Other sensitive subjects which triggered the key word monitor included Taiwan independence and messages related to the banned Falungong spiritual group.

In its report Citizen Lab said there was no evidence the captured data had been used by the Chinese authorities, but they questioned the extent to which TOM Online and Skype were cooperating with Chinese authorities in monitoring the communications of activists and dissidents as well as ordinary citizens.

“What is clear is that TOM-Skype is engaging in extensive surveillance with seemingly little regard for the security and privacy of Skype users,” the group said.

In a statement on Friday Hong Kong-based TOM Group said that in order to do business on the mainland it was obliged to operate within Chinese laws.

“TOM Group reiterated that as a Chinese company, we adhere to rules and regulations in China where we operate our businesses,” the statement released on Friday said.

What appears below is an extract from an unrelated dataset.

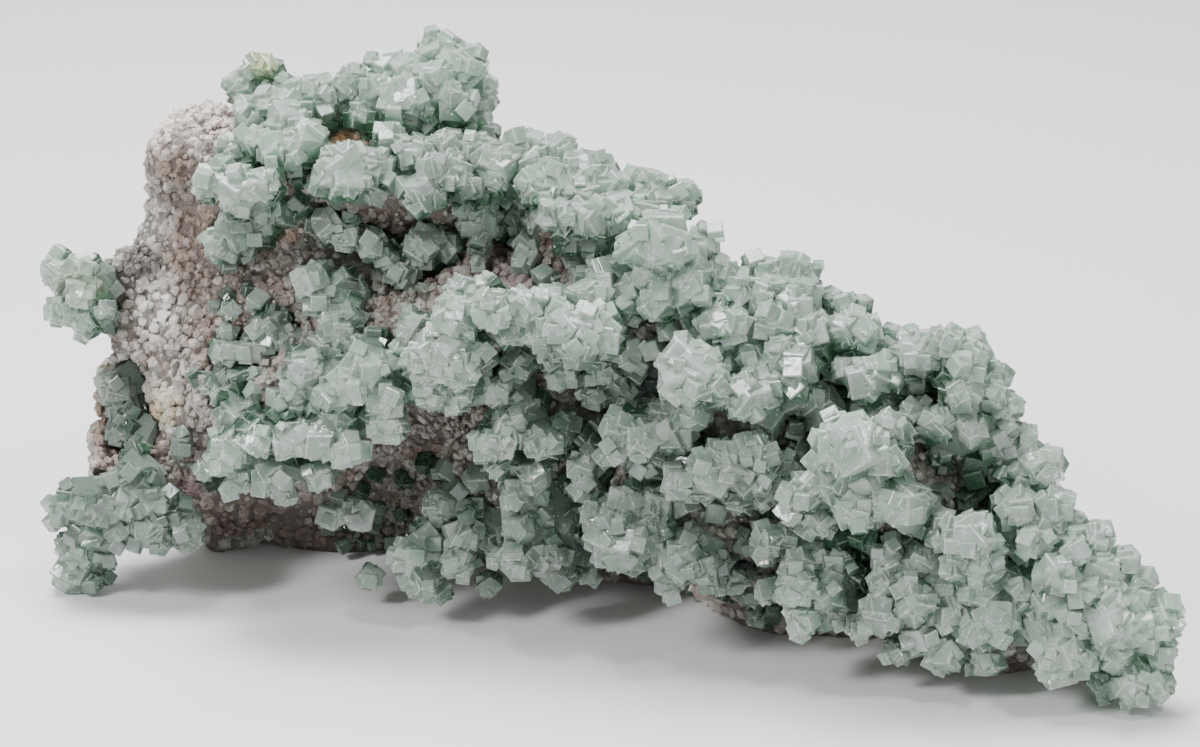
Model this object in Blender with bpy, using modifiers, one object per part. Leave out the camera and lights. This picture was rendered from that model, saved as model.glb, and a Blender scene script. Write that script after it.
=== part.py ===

The revelation makes Skype the latest US internet firm to become embroiled in controversy over its China operations.

Companies such as Microsoft, Google and Yahoo have all faced accusations of cooperating with the Chinese government to monitor dissident blogs and email communication.

Last year Jerry Yang, the Taiwan-born boss of Yahoo, faced stinging criticism in the US congress after his company handed over email correspondence that led to the jailing of a Chinese journalist.

Yahoo said in order to be able to do business in China it had to cooperate with Chinese laws.